(STATED TASK):
Quote every line below exactly as it reads.

(SOURCE MATERIAL):
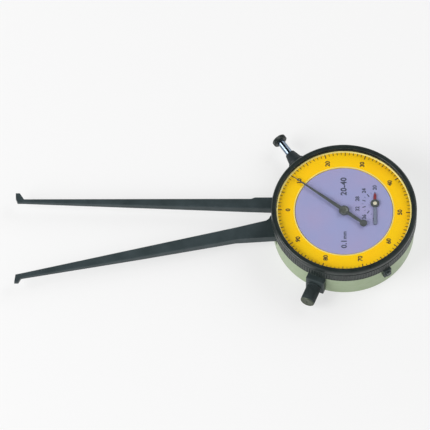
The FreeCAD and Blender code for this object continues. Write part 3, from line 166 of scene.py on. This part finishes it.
# Finishes of one colour: colour, roughness, metallic, noise scale, noise detail, roughness from and to
PLAIN_FINISHES = {
    "hairspring_bronze": (srgb(186, 134, 82), 0.3, 1.0, 900, 3, 0.22, 0.4),
    "print_dark": (srgb(50, 38, 12), 0.6, 0.0, 2000, 2, 0.5, 0.7),
    "print_slate": (srgb(66, 72, 90), 0.6, 0.0, 2000, 2, 0.5, 0.7),
    "pointer_slate": (srgb(111, 119, 140), 0.5, 0.0, 1500, 2, 0.45, 0.6),
    "gasket_cream": (srgb(232, 216, 124), 0.6, 0.0, 1500, 2, 0.5, 0.7),
    "hub_cream": (srgb(206, 202, 178), 0.4, 0.0, 1500, 2, 0.35, 0.5),
    "dark_screw": (srgb(70, 78, 78), 0.3, 0.7, 900, 3, 0.25, 0.4),
    "pointer_cap": (srgb(92, 96, 90), 0.4, 0.4, 1500, 2, 0.3, 0.45),
    "pointer_red": (srgb(128, 44, 52), 0.45, 0.0, 2000, 2, 0.4, 0.55),
}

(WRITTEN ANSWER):
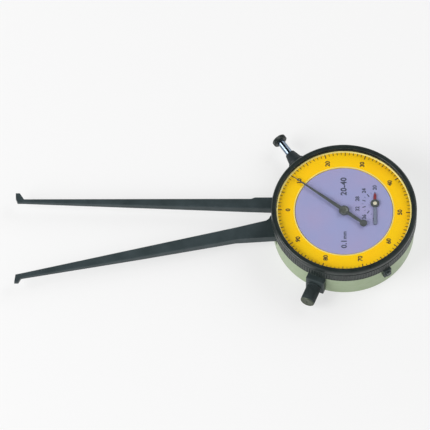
The FreeCAD and Blender code for this object continues. Write part 3, from line 166 of scene.py on. This part finishes it.
# Finishes of one colour: colour, roughness, metallic, noise scale, noise detail, roughness from and to
PLAIN_FINISHES = {
    "hairspring_bronze": (srgb(186, 134, 82), 0.3, 1.0, 900, 3, 0.22, 0.4),
    "print_dark": (srgb(50, 38, 12), 0.6, 0.0, 2000, 2, 0.5, 0.7),
    "print_slate": (srgb(66, 72, 90), 0.6, 0.0, 2000, 2, 0.5, 0.7),
    "pointer_slate": (srgb(111, 119, 140), 0.5, 0.0, 1500, 2, 0.45, 0.6),
    "gasket_cream": (srgb(232, 216, 124), 0.6, 0.0, 1500, 2, 0.5, 0.7),
    "hub_cream": (srgb(206, 202, 178), 0.4, 0.0, 1500, 2, 0.35, 0.5),
    "dark_screw": (srgb(70, 78, 78), 0.3, 0.7, 900, 3, 0.25, 0.4),
    "pointer_cap": (srgb(92, 96, 90), 0.4, 0.4, 1500, 2, 0.3, 0.45),
    "pointer_red": (srgb(128, 44, 52), 0.45, 0.0, 2000, 2, 0.4, 0.55),
}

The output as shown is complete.